Parc de vacances au Coq. (c) Prisme Editions.


La chambre technique.

Pourquoi des bâtiments à quatre façades? Le photographe nous répond: "Je voulais qu'il y ait des nuages gris autour des constructions. Afin de faire ressortir leurs détails dans les photos en noir et blanc et pour donner une ligne graphique au livre." Si la météo est un élément incontrôlable en Belgique, elle a été très coopérante pour le projet, personne n'a oublié ce qu'elle nous a servi depuis deux ans. "Avant de faire les photos, je fais le tour du bâtiment en repérage. Puis je fais un premier point de vue et ensuite les autres. Je fais six scènes par bâtiment, une frontale, d'autres en angle afin de pouvoir faire une sélection. J'utilise une chambre technique, dispositif qui permet de supprimer le point de chute supérieur et j'évite ainsi les contre-plongées. Je développe la pellicule chez moi dans une chambre noire. Puis je scanne le négatif pour le travailler en vue de l'impression." Travail artisanal que la photo argentique, écho à l'artisanat que nécessite le béton.

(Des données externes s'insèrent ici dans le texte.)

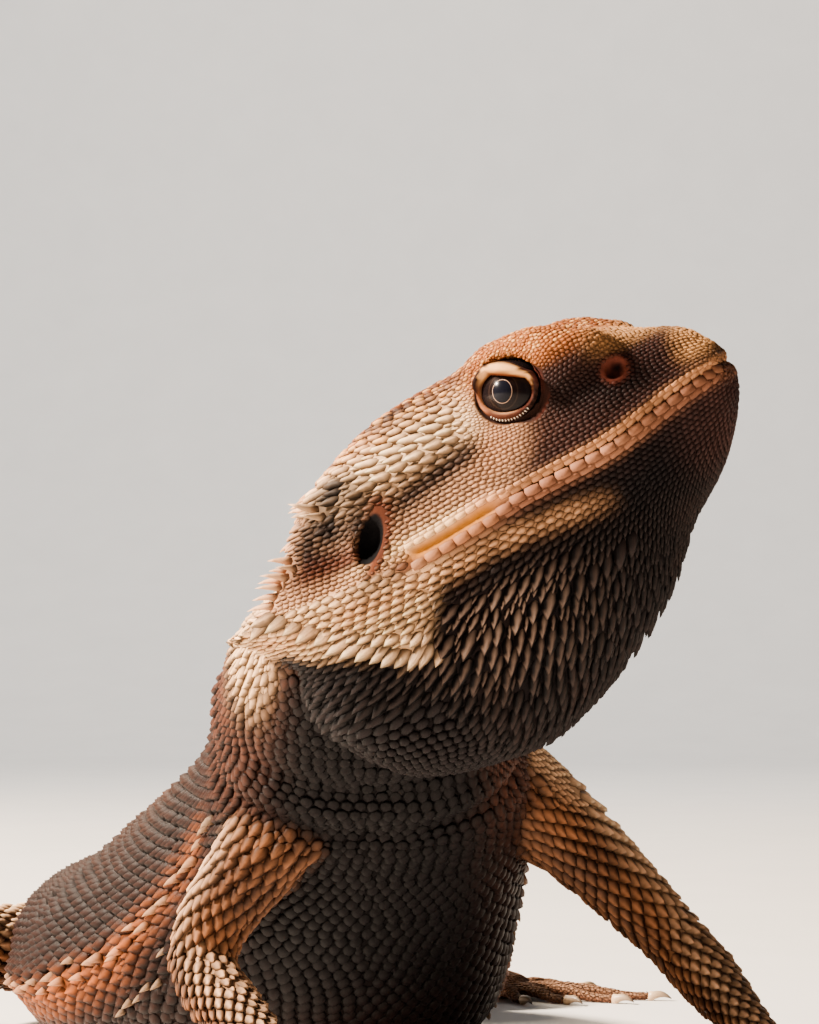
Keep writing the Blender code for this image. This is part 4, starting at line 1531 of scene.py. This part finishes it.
def layScales(name, chosen):
    chosen = np.flatnonzero(chosen)
    size, tiles = scales["size"][chosen], isTile[chosen]
    leafShare = keel[chosen][:, None, None]
    form = bead + (leaf - bead) * leafShare
    form[tiles] = tile
    halfWide = np.where(tiles, size * tileScale["halfWide"], size * wide[chosen])
    tileLong = size * tileScale["halfLong"] * scales["long"][chosen] * tileScale["longer"]
    halfLong = np.where(tiles, tileLong, halfWide * long[chosen])[:, None]
    height = size * np.where(tiles, tileScale["high"], high[chosen])
    pitch = np.radians(np.where(tiles, 0, lift[chosen]))[:, None]
    x = form[:, :, 0] * halfWide[:, None]
    y = form[:, :, 1] * halfLong
    z = form[:, :, 2] * height[:, None] - 0.03
    y, z = y * np.cos(pitch) - z * np.sin(pitch), z * np.cos(pitch) + (y + halfLong * 0.55) * np.sin(pitch)
    right = np.cross(lie[chosen], normal[chosen])
    points = inPlace(place[chosen], right, lie[chosen], normal[chosen], x, y, z)
    rise = np.clip(form[:, :, 2], 0, 1)
    # painted shade: each scale darker towards its rim, where it meets its neighbours and the skin
    shade = np.where(tiles[:, None], 0.4 + 0.6 * rise, 0.1 + 0.9 * rise**1.8)
    tip = ramp(form[:, :, 1], 0.4, 1.1) * leafShare[..., 0] * rise
    light = rng.uniform(0.8, 1.2, len(chosen)) * np.where(tiles, tileScale["light"], 1)
    own = colour[chosen] * light[:, None]
    own = blend(own, tones["snout"], flecks[chosen] * rng.uniform(0.3, 0.8, len(chosen)))
    own = blend(own, thornTone, scales["pale"][chosen])[:, None]
    tint = own * shade[..., None]
    # painted highlight: the raised tips of pointed scales lighter than their own tone
    tint = tint + (np.minimum(own * 1.6 + 0.006, 0.95) - tint) * (tip * 0.4)[..., None]
    keelHighlightLine = (np.abs(form[:, :, 0]) < 0.1) * ramp(form[:, :, 2], 0.35, 0.7) * keelHighlight[chosen][:, None]
    tint = tint + (keelHighlightTone - tint) * keelHighlightLine[..., None]
    return buildCoat(name, points, capFaces, tint, spot[chosen], form[:, :, :2])


def layThorns(name, chosen):
    chosen = np.flatnonzero(chosen)
    size = scales["size"][chosen][:, None, None]
    length = size * scales["long"][chosen][:, None, None]
    lean = np.radians(scales["lean"][chosen])[:, None, None]
    above, ahead = normal[chosen][:, None], lie[chosen][:, None]
    right = np.cross(lie[chosen], normal[chosen])[:, None]
    rise = np.tile(spine[:, 2], (len(chosen), 1))[..., None]
    bend = lean * (0.75 + 0.35 * np.clip(rise, 0, 1))
    axis = above * np.cos(bend) + ahead * np.sin(bend)
    flatWay = ahead * np.cos(lean) - above * np.sin(lean)
    x, y = spine[None, :, 0, None], spine[None, :, 1, None]
    across = x * size * 0.5 * right + y * size * 0.42 * flatWay
    sink = np.minimum(rise, 0) * size * 1.5 * above
    reach = np.clip(rise, 0, 1) * length
    points = place[chosen][:, None] + (axis * reach + across + sink - 0.05 * above) * mm
    own = colour[chosen] * rng.uniform(0.9, 1.15, len(chosen))[:, None]
    share = np.clip(0.2 + 0.7 * rise, 0, 0.85) * scales["pale"][chosen][:, None, None]
    # painted shade: each spine darker at its base
    light = 0.45 + 0.55 * np.clip(rise * 3 + 0.3, 0, 1)
    tint = (own[:, None] * (1 - share) + thornTone * share) * light
    patch = np.tile(spine[None, :, :2], (len(chosen), 1, 1))
    return buildCoat(name, points, spineFaces, tint, spot[chosen], patch)


neckEnd, tailStart = 45, 195  # millimetres along the body's line
isTrunk = onBody & (along >= neckEnd) & (along < tailStart)
isArm, isLeg = (
    np.isin(member, [members.index(limb + "_" + side) for side in pair]) for limb in ("arm", "leg")
)
parts = {
    "scales_face": onHead & (lip >= 0),
    "scales_beard": onHead & (lip < 0),
    "scales_neck": onBody & (along < neckEnd),
    "scales_back": isTrunk & (normal[:, 2] >= -0.1),
    "scales_belly": isTrunk & (normal[:, 2] < -0.1),
    "scales_tail": onBody & (along >= tailStart),
    "scales_arms": isArm,
    "scales_legs": isLeg,
}
coatPieces = [layScales(name, chosen & ~isSpine) for name, chosen in parts.items()]
coatPieces.append(layThorns("spines", isSpine))

lidBeads = {
    "turns": (216, 306, 6.5),
    "inside": 0.12,
    "ball": 0.6,
    "stand": 0.5,
    "size": (0.17, 0.2, 0.24),
    "pointed": 0.8,
}


def growLidBeads():
    # small pale pointed beads along the lower lid's outer edge
    places, aheads, normals = [], [], []
    for side in pair:
        gaze, rear, high = eyeAxes(side)
        for turn in np.radians(np.arange(*lidBeads["turns"])):
            outer = float(lidReach(np.array([turn]))[1][0]) - lidBeads["inside"]
            outward = math.cos(turn) * rear + math.sin(turn) * high
            angle = math.asin(outer / (eye["radius"] + lidBeads["ball"]))
            way = gaze * math.cos(angle) + outward * math.sin(angle)
            places.append(eyeMiddles[side] + way * (eye["radius"] + lidBeads["stand"]) * mm)
            normals.append(way)
            aheads.append(outward * math.cos(angle) - gaze * math.sin(angle))
    places, aheads, normals = np.array(places), np.array(aheads), np.array(normals)
    form = bead + (leaf - bead) * lidBeads["pointed"]
    x, y, z = (form[None, :, axis] * size for axis, size in enumerate(lidBeads["size"]))
    points = inPlace(places, np.cross(aheads, normals), aheads, normals, x, y, z)
    # painted shade: each bead darker at its base
    light = 0.45 + 0.55 * np.clip(form[:, 2], 0, 1)
    tint = beadTone * light[None, :, None] * np.ones((len(places), 1, 1))
    spots = triangleSpots[nearestOnSkin(places)[1]].mean(1)
    patches = np.tile(form[None, :, :2], (len(places), 1, 1))
    return buildCoat("lid_beads", points, capFaces, tint, spots, patches)


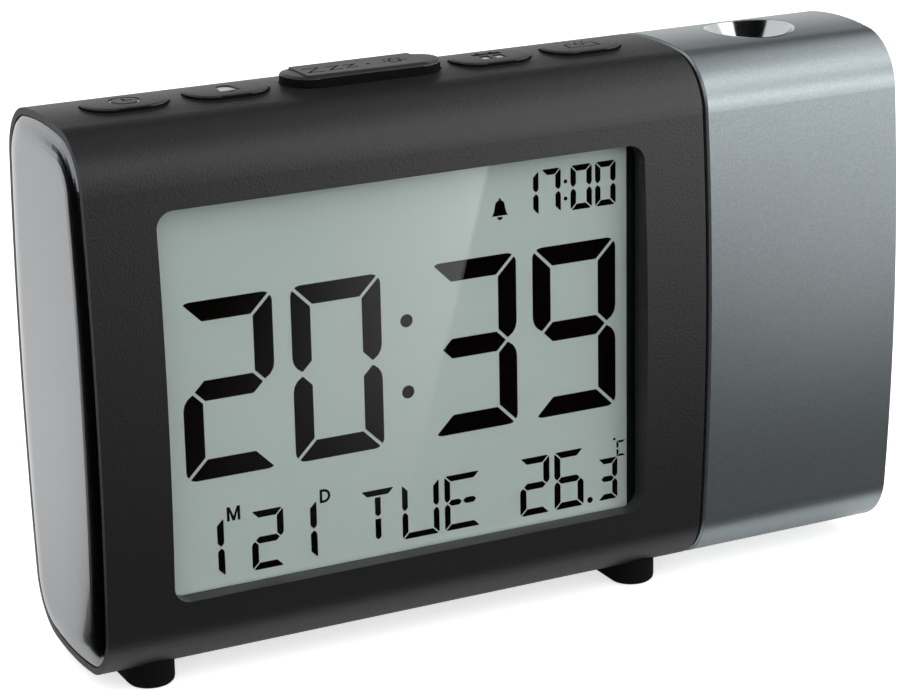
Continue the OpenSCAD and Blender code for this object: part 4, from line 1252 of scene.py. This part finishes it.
@dataclass
class Studio:
    """Pale paper floor, soft lamps, cards and the camera, in metres."""

    camera_at: Spot = (-0.2030, -0.4009, 0.1837)
    azimuth: float = 0.4645
    elevation: float = 0.3070
    roll: float = -0.0191
    lens_mm: float = 114.225
    sensor_mm: float = 36.0
    clip: Point = (0.02, 20.0)
    floor_half: float = 4.0
    lamp_distance: float = 1.0
    lamp_aim: Spot = (0.0, 0.0, 0.05)
    cards: tuple[Card, ...] = (
        Card("front_card", GLOWING_GRADED, lying(
            0.0004, (-0.90, -0.020), (0.22, -0.020), (0.30, -0.20), (0.42, -0.50),
            (1.20, -1.20), (-0.90, -1.20))),
        Card("glowing_bounce_card", GLOWING_BOUNCE, lying(
            0.0008, (0.07, -0.07), (0.16, -0.07), (0.32, -0.20), (0.32, -0.34),
            (0.235, -0.34), (0.185, -0.258), (0.115, -0.14))),
        Card("flag_card", FELT, standing(-0.30, -0.50, 0.07, 0.01, 0.25), False),
        Card("left_card", FELT, lying(
            0.0004, (-0.0755, -0.022), (-0.0757, 0.009), (-0.50, 1.015), (-1.00, 1.015),
            (-1.00, -0.25))),
        Card("back_card", FELT, standing(0.45, -0.10, 0.75, 0.30, 0.85)),
        Card("top_card", FELT, lying(
            0.59, (0.30, -0.55), (-0.60, -0.55), (-0.60, 0.05), (0.10, 0.05)), False),
        Card("roof_card", GREY, lying(
            0.85, (-0.35, 0.45), (0.60, 0.45), (0.60, -0.50), (-0.35, -0.50))),
    )
    boxes: tuple[SoftBox, ...] = (
        SoftBox("left_box", -20.0, 27.0, (0.95, 0.90), 0.6),
        SoftBox("low_box", 40.0, 9.0, (1.20, 0.32), 1.75),
        SoftBox("high_box", 60.0, 52.0, (1.20, 0.66), 1.35),
    )

    def sheet(self, name: str, corners: Iterable[Spot], finish: Finish,
              seen: bool) -> Piece:
        """Adds a flat sheet to the stage.

        Args:
            name: the sheet's name.
            corners: its corners in turn, in metres.
            finish: what it is made of.
            seen: True if the camera sees it and it takes part in the diffuse light.

        Returns:
            The sheet.
        """
        bm = bmesh.new()
        bm.faces.new([bm.verts.new(corner) for corner in corners])
        sheet = add_mesh(name, bm, finish)
        sheet.visible_camera = seen
        sheet.visible_shadow = seen
        sheet.visible_diffuse = seen
        return sheet

    def build_floor(self) -> None:
        """The pale paper that the clock stands on."""
        r = self.floor_half
        self.sheet("floor", lying(0, *block(-r, r, -r, r)), PAPER, True)

    def build_cards(self) -> None:
        """Cards round the clock that shape what its gloss shows."""
        for card in self.cards:
            sheet = self.sheet(card.name, card.corners, card.finish, False)
            sheet.visible_transmission = card.behind_clear

    def build_lamps(self) -> None:
        """The soft boxes, each facing the clock."""
        for box in self.boxes:
            (ca, sa), (ce, se) = polar(box.azimuth), polar(box.elevation)
            way = Vector((sa * ce, -ca * ce, se))
            data = bpy.data.lights.new(box.name, "AREA")
            data.shape = "RECTANGLE"
            data.size, data.size_y = box.size
            data.energy = box.radiance * math.pi * box.size[0] * box.size[1]
            lamp = add_object(box.name, data)
            lamp.location = Vector(self.lamp_aim) + way * self.lamp_distance
            lamp.rotation_euler = way.to_track_quat("Z", "Y").to_euler()

    def build_world(self) -> None:
        """White surroundings."""
        world = bpy.data.worlds.new("studio_air")
        world.use_nodes = True
        tree = world.node_tree
        tree.nodes.clear()
        air = add_node(tree, "Background", {0: WHITE, 1: 1.0})
        add_node(tree, "OutputWorld", {0: air.outputs[0]})
        bpy.context.scene.world = world

    def build_camera(self) -> None:
        """The camera, a little above the clock and to its left."""
        ca, sa = math.cos(self.azimuth), math.sin(self.azimuth)
        ce, se = math.cos(self.elevation), math.sin(self.elevation)
        back = Vector((-sa * ce, -ca * ce, se))
        right = (-back).cross(Vector((0, 0, 1))).normalized()
        up = right.cross(-back)
        c, s = math.cos(self.roll), math.sin(self.roll)
        across, above = c * right + s * up, -s * right + c * up
        data = bpy.data.cameras.new("view")
        data.lens = self.lens_mm
        data.sensor_width = self.sensor_mm
        data.clip_start, data.clip_end = self.clip
        camera = add_object("view", data)
        turn = Matrix((across, above, back)).transposed().to_4x4()
        camera.matrix_world = Matrix.Translation(self.camera_at) @ turn
        bpy.context.scene.camera = camera

    def build(self) -> None:
        """Sets the stage."""
        self.build_camera()
        self.build_world()
        self.build_floor()
        self.build_cards()
        self.build_lamps()
        bpy.context.scene.view_settings.view_transform = "Standard"


def main() -> None:
    """Builds and dresses each sub-assembly in order."""
    logging.basicConfig(level=logging.INFO, format="%(name)s: %(message)s")
    Studio().build()
    Case().dress()
    display = Display()
    display.build()
    display.dress()
    KeyRow().build()
    ProjectorHead().dress()
    Works().dress()


if __name__ == "__main__":
    main()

  Des bâtiments d'une extrême puissance visuelle dont l'avenir est en effet incertain: abandonnés, transformés ou simplement démolis comme la piscine d'Ostende. Comment les isoler éventuellement en respectant le purisme de leur architecture?
 
Les trois séries chronologiques de photographies de Pierrick de Stexhe sont entrecoupées de textes abordant les principales caractéristiques architecturales et urbaines des constructions.
- "Images et magie du béton", par Jacinthe Gigou
- "Généalogie du brutalisme international" et "Ligne du temps du brutalisme", par Jean-Marc Basyn
- "Matérialité", par Marc Dubois Une abondante bibliographie termine ce splendide travail collectif.